Dataset excerpts:

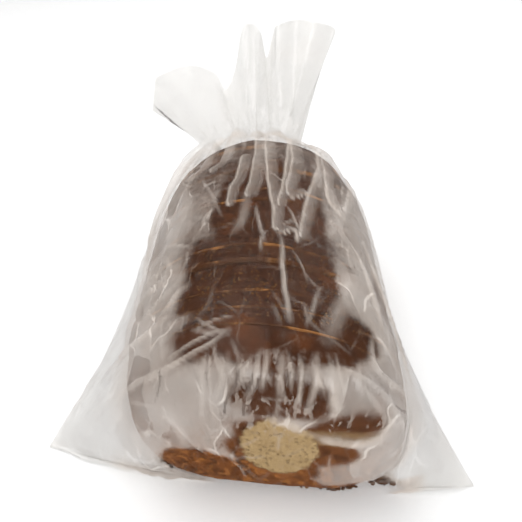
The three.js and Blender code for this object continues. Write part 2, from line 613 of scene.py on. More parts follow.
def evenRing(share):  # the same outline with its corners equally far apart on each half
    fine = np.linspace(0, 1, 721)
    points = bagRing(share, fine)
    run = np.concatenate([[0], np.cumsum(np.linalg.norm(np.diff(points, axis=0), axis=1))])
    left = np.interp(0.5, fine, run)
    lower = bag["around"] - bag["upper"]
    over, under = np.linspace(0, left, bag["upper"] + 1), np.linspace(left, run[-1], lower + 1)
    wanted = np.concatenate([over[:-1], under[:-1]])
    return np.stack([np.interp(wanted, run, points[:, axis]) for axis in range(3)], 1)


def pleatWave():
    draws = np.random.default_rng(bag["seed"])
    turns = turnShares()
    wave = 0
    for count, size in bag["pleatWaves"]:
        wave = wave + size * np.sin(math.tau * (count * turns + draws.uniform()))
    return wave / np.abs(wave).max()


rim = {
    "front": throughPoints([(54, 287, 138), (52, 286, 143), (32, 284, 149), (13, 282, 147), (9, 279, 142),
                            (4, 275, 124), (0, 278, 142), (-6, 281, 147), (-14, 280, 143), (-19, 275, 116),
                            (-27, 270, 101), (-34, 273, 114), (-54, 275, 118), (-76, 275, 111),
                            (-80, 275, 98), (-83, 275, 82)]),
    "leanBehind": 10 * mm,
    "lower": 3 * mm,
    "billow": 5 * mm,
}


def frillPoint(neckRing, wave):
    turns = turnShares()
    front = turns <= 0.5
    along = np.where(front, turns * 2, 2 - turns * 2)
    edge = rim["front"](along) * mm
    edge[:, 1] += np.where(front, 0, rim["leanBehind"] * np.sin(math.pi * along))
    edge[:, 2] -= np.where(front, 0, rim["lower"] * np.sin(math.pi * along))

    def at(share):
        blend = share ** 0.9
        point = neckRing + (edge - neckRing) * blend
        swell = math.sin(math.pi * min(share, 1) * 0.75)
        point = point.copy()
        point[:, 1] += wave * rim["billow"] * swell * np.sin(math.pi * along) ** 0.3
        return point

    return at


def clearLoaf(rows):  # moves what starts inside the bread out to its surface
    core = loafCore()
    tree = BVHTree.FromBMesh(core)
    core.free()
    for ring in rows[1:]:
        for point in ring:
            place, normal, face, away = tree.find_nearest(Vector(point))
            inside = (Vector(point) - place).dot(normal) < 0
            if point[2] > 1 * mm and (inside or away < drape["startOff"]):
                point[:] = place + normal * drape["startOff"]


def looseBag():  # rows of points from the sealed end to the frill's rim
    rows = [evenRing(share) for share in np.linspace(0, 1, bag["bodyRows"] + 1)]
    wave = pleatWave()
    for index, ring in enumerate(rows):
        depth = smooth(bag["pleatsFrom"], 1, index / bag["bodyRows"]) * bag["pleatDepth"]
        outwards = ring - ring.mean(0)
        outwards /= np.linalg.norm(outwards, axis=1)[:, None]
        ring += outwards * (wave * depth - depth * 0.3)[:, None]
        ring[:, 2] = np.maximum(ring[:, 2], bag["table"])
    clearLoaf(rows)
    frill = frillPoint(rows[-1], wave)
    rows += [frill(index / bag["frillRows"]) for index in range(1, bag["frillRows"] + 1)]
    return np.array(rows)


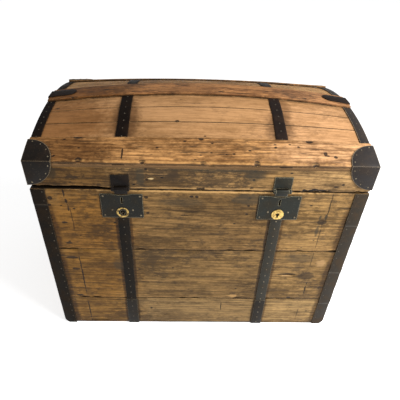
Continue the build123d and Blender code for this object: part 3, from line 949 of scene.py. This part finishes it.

What to produce:
Go through the material line by line. Show each line that contains the string "scene".

Written solution:
The three.js and Blender code for this object continues. Write part 2, from line 613 of scene.py on. More parts follow.
Continue the build123d and Blender code for this object: part 3, from line 949 of scene.py. This part finishes it.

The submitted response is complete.